Но если Эдуарду не удалось короноваться в Реймсе и довести дофина до еще одного Креси, французы, в свою очередь, больше не могли продолжать войну. Почти все, что угодно, казалось лучше, чем эта неопределенная продолжительность войны, ибо, пока оставались англичане, страна не могла самостоятельно избавиться от бригандов, а также несчастий и анархии, которым они являлись причиной. Даже перед тем, как Эдуард высадился в Кале, Ноллис предложил ему услуги своей «большой компании» и ему вернули милость, и после этого по всей Франции он и ему подобные продолжали свои гнусности.
Таким образом, в конце апреля в лагерь Черного Принца в Шартре прибыли послы. На этот раз они были готовы признать принцип, за который Эдуард боролся почти четверть века – полную независимость его французских доминионов. И благодаря своему печальному опыту в ту зиму и умиротворяющему влиянию Ланкастера англичане наконец были готовы к резонным решениям. «Мой господин, – сказал старый мудрый герцог, по преданию, – эта война, которую вы ведете, возможно, замечательна для всех ваших людей, но она не так благосклонна к вам самим! Если вы будете упорствовать, она будет последним делом в вашей жизни, и мне кажется сомнительным, что вы достигнете свои желаний. Вы напрасно тратите свое время».

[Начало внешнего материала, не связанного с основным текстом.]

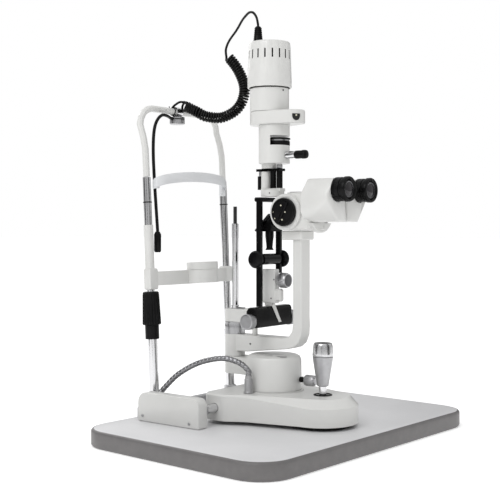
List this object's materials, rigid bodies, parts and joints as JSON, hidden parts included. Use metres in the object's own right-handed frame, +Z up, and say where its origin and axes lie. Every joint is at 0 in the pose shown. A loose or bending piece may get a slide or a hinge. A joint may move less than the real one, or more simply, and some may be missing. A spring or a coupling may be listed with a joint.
{
  "type": "slit lamp biomicroscope",
  "caption": "Slit lamp on a table top: sliding joystick base, swinging binocular microscope and tilting lamp tower on one pivot, headrest with chin cup, coiled cord and hose.",
  "frame": {"origin": "on the underside of the table top, 17 mm from its middle, in the middle plane of the instrument", "axes": "+Z up, +Y towards the patient and the headrest, +X to the right of the operator who looks along +Y"},
  "size_m": [0.6286, 0.4778, 0.7715],
  "materials": {
    "white_paint": "smooth semi-gloss enamel",
    "black_gloss": "gloss black",
    "black_plastic": "gloss black",
    "cord_rubber": "satin black cord sheath",
    "chrome": "polished chrome",
    "satin_silver": "satin, knurled on the grips",
    "laminate": "light grey laminate",
    "milky_plastic": "milky translucent strip",
    "lens_glass": "coated optical glass",
    "mirror_glass": "front-surface mirror"
  },
  "bodies": {
    "stand": {"table_top": "laminate", "headrest_crossbar": "satin_silver", "rack_left": "satin_silver", "rack_right": "satin_silver", "rail_cover_left": "white_paint", "rail_cover_right": "white_paint", "post_left": "chrome", "post_right": "chrome", "headrest_arch": "white_paint", "forehead_band": "milky_plastic", "fixation_clamp": "chrome", "curly_cord": "cord_rubber", "cord_lead": "cord_rubber", "hose": "satin_silver"},
    "chin_rest": {"chin_rest_bar": "white_paint", "chin_cup": "white_paint"},
    "chin_knob": {"chin_height_knob": "black_plastic"},
    "fixation_light": {"fixation_arm": "black_gloss", "fixation_lamp": "black_plastic"},
    "carriage": {"cross_axle": "chrome"},
    "left_wheel": {"wheel_left": "satin_silver"},
    "right_wheel": {"wheel_right": "satin_silver"},
    "base": {"base_housing": "white_paint", "lift_column": "chrome", "hose_connector": "satin_silver"},
    "joystick_gimbal": {"joystick_ball": "black_plastic"},
    "joystick": {"joystick_shaft": "chrome"},
    "joystick_handle": {"joystick_grip": "satin_silver"},
    "column": {"column_housing": "white_paint", "pivot_shaft": "chrome"},
    "lock_knob": {"column_lock_knob": "satin_silver"},
    "microscope": {"microscope_arm": "white_paint", "scale_ring": "satin_silver", "microscope_body": "white_paint", "objective_lens": "lens_glass"},
    "magnification": {"magnification_knob": "black_plastic"},
    "left_tube": {"prism_housing_left": "white_paint"},
    "right_tube": {"prism_housing_right": "white_paint"},
    "left_eyepiece": {"eyepiece_left": "black_plastic"},
    "right_eyepiece": {"eyepiece_right": "black_plastic"},
    "illumination": {"illumination_arm": "white_paint"},
    "focusing_rod": {"focus_rod": "chrome"},
    "lamp_tower": {"tilt_block": "black_gloss", "slit_box": "white_paint", "yoke": "black_gloss", "mirror_mount": "black_gloss", "mirror": "mirror_glass", "lamp_stem": "white_paint", "cross_plate": "black_gloss"},
    "tilt_lock": {"tilt_lock_shaft": "satin_silver"},
    "slit_width": {"slit_width_knob": "black_plastic"},
    "slit_centring": {"centering_knob": "satin_silver"},
    "lamp_head": {"lower_housing": "white_paint", "rotation_lever": "black_plastic", "aperture_collar": "white_paint", "lamp_body": "white_paint", "lamp_cap": "white_paint", "bulb": "lens_glass", "plug": "black_plastic"},
    "filters": {"filter_wheel": "black_plastic"}
  },
  "joints": [
    {"name": "chin_rest_height", "type": "slide", "parent": "stand", "child": "chin_rest", "axis": [0, 0.047, 0.9989], "range_m": [0, 0.04]},
    {"name": "chin_knob_turn", "type": "hinge", "parent": "chin_rest", "child": "chin_knob", "pos_m": [-0.111, 0.21448, 0.21], "axis": [0, 0.047, 0.9989], "range_deg": [-10, 1210]},
    {"name": "fixation_swivel", "type": "hinge", "parent": "stand", "child": "fixation_light", "pos_m": [-0.008, 0.243, 0.575], "axis": [0, 0, 1], "range_deg": [-60, 0]},
    {"name": "carriage_travel", "type": "slide", "parent": "stand", "child": "carriage", "axis": [0, 1, 0], "range_m": [0, 0.04], "deforming": ["curly_cord", "cord_lead", "hose"]},
    {"name": "left_wheel_roll", "type": "hinge", "parent": "carriage", "child": "left_wheel", "pos_m": [-0.154, 0.067, 0.059], "axis": [1, 0, 0], "range_deg": [-240, 240]},
    {"name": "right_wheel_roll", "type": "hinge", "parent": "carriage", "child": "right_wheel", "pos_m": [0.154, 0.067, 0.059], "axis": [1, 0, 0], "range_deg": [-240, 240]},
    {"name": "base_travel", "type": "slide", "parent": "carriage", "child": "base", "axis": [1, 0, 0], "range_m": [-0.03, 0.03]},
    {"name": "joystick_fore_aft", "type": "hinge", "parent": "base", "child": "joystick_gimbal", "pos_m": [0, -0.0887, 0.073], "axis": [1, 0, 0], "range_deg": [-6, 6]},
    {"name": "joystick_sideways", "type": "hinge", "parent": "joystick_gimbal", "child": "joystick", "pos_m": [0, -0.0887, 0.073], "axis": [0, 1, 0], "range_deg": [-6, 6]},
    {"name": "joystick_twist", "type": "hinge", "parent": "joystick", "child": "joystick_handle", "pos_m": [0, -0.0887, 0.073], "axis": [0, 0, 1], "range_deg": [-20, 1100]},
    {"name": "column_lift", "type": "slide", "parent": "base", "child": "column", "axis": [0, 0, 1], "range_m": [0, 0.03]},
    {"name": "lock_knob_turn", "type": "hinge", "parent": "column", "child": "lock_knob", "pos_m": [0.012, -0.05, 0.1035], "axis": [0, 1, 0], "range_deg": [-90, 90]},
    {"name": "microscope_swing", "type": "hinge", "parent": "column", "child": "microscope", "pos_m": [0, 0.1064, 0.138], "axis": [0, 0, 1], "range_deg": [-40, 40]},
    {"name": "magnification_turn", "type": "hinge", "parent": "microscope", "child": "magnification", "pos_m": [0, -0.0326, 0.402], "axis": [1, 0, 0], "range_deg": [-144, 144]},
    {"name": "left_tube_spread", "type": "hinge", "parent": "microscope", "child": "left_tube", "pos_m": [-0.014, -0.083, 0.388], "axis": [0, 1, 0], "range_deg": [-8, 0]},
    {"name": "right_tube_spread", "type": "hinge", "parent": "microscope", "child": "right_tube", "pos_m": [0.014, -0.083, 0.388], "axis": [0, 1, 0], "range_deg": [0, 8]},
    {"name": "left_eyepiece_focus", "type": "hinge", "parent": "left_tube", "child": "left_eyepiece", "pos_m": [-0.035, -0.15, 0.439], "axis": [0, 1, 0], "range_deg": [-120, 120]},
    {"name": "right_eyepiece_focus", "type": "hinge", "parent": "right_tube", "child": "right_eyepiece", "pos_m": [0.035, -0.15, 0.439], "axis": [0, 1, 0], "range_deg": [-120, 120]},
    {"name": "illumination_swing", "type": "hinge", "parent": "column", "child": "illumination", "pos_m": [0, 0.1064, 0.201], "axis": [0, 0, 1], "range_deg": [-40, 40]},
    {"name": "focusing_rod_lift", "type": "slide", "parent": "column", "child": "focusing_rod", "axis": [0, 0, 1], "range_m": [0, 0.05]},
    {"name": "lamp_tilt", "type": "hinge", "parent": "illumination", "child": "lamp_tower", "pos_m": [0, 0.027, 0.2085], "axis": [1, 0, 0], "range_deg": [0, 3]},
    {"name": "tilt_lock_turn", "type": "hinge", "parent": "lamp_tower", "child": "tilt_lock", "pos_m": [0, 0.027, 0.2085], "axis": [1, 0, 0], "range_deg": [-60, 60]},
    {"name": "slit_width_turn", "type": "hinge", "parent": "lamp_tower", "child": "slit_width", "pos_m": [0, 0.028, 0.318], "axis": [1, 0, 0], "range_deg": [-150, 150]},
    {"name": "slit_centring_turn", "type": "hinge", "parent": "lamp_tower", "child": "slit_centring", "pos_m": [0, 0, 0.2804], "axis": [0, 1, 0], "range_deg": [-180, 180]},
    {"name": "lamp_head_turn", "type": "hinge", "parent": "lamp_tower", "child": "lamp_head", "pos_m": [0, 0.027, 0.485], "axis": [0, 0, 1], "range_deg": [-30, 30]},
    {"name": "filter_turn", "type": "hinge", "parent": "lamp_head", "child": "filters", "pos_m": [0.0046, 0.0106, 0.53], "axis": [0, 0, 1], "range_deg": [-144, 144]}
  ],
  "couplings": [
    {"joint": "chin_knob_turn", "follows": "chin_rest_height", "rad_per_m": 523.6},
    {"joint": "left_wheel_roll", "follows": "carriage_travel", "rad_per_m": -100},
    {"joint": "right_wheel_roll", "follows": "carriage_travel", "rad_per_m": -100},
    {"joint": "joystick_twist", "follows": "column_lift", "rad_per_m": 628.32},
    {"joint": "right_tube_spread", "follows": "left_tube_spread", "ratio": -1}
  ]
}
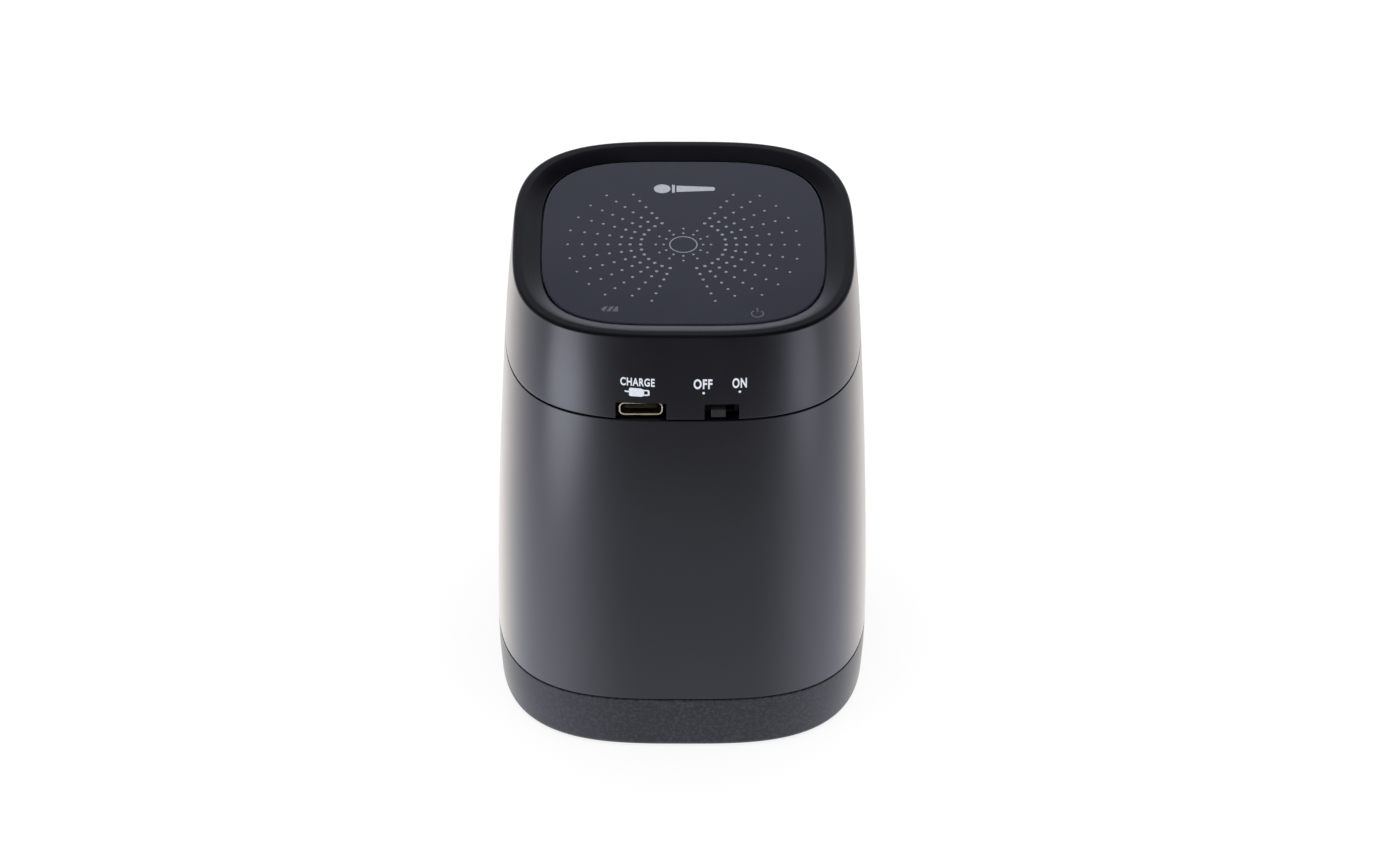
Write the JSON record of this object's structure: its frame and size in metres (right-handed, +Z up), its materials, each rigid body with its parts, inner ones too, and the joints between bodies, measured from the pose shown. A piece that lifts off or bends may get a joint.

Переговоры начались 1 мая в деревне Бретиньи. Неделю спустя, «восемь дней в прекрасном месяце мае, – как говорит об этом герольд Чендоса, – когда птицы оправились от ужаса», были объявлены условия временного договора. По ним Эдуард отказывался от своих претензий на французский престол, а также на Нормандию, Анжу, Майн, Турень, Бретань и Фландрию. Он также обещал отдать все замки и города, которые принадлежали ему в этих провинциях. Взамен он должен был получить в безусловное владение, свободное от суверенных прав французского короля, Кале, Понтье и всю Аквитанию – почти четверть Франции. Она включала Лимузен, Ажене, Ангумуа, Пуату, Перигор, Керси и Руэгр, а также города Лимож, Пуатье, Ангулем, Кагор, Тарб и Ла Рошель, центр европейской торговли солью. Франция также согласилась заплатить все 300 тыс. крон золотом в качестве выкупа за своего короля в шесть приемов, первый взнос должен был гарантировать его освобождение в обмен на заложников королевской крови. Франция должна была разорвать союз с Шотландией, а Англия с Фландрией. Вопрос о бретонском наследстве оставался открытым. Были также обеспечены условия для подданных обоих государств обучаться в университетах обеих стран.
* * *
Утром 29 мая 1360 года Эдуард и Черный Принц вернулись в Вестминстер, после того как неслись галопом всю ночь из Рая. Это был день звона колоколов, молитв и праздников. Эдуард лично объявил хорошие новости своему королевскому пленнику. «Вы и я, – провозгласил он, – теперь, благодаря Господу, находимся в полном согласии». Спустя пять недель, после трех с половиной лет плена король Иоанн покинул его в Элтемском дворце. Но по прибытии в Кале он вынужден был вновь находиться под стражей еще три месяца из-за задержек в исполнении условий временного договора. Даже когда 25 октября оба короля формально ратифицировали договор, преклонив вместе колена перед алтарем церкви Св. Николая и поклявшись в вечной дружбе, передача территорий еще не была завершена, население Ла Рошели оказалось особенно строптивым, что касается подчинения другому сюзерену. Впоследствии как отказ Эдуарда от претензий на французский престол, так и отказ французского короля от претензий на оммаж были выпущены из договора и оставлены для специальных ратификационных писем, которыми должны были обменяться позднее. С этого момента началось огромное количество проблем, хотя ничего, казалось, их не предвещало, по крайней мере со стороны англичан. Трое сыновей французского короля сопровождали Эдуарда назад в качестве заложников, но впоследствии были освобождены под честное слово в обмен на обещание еще 200 тыс. крон.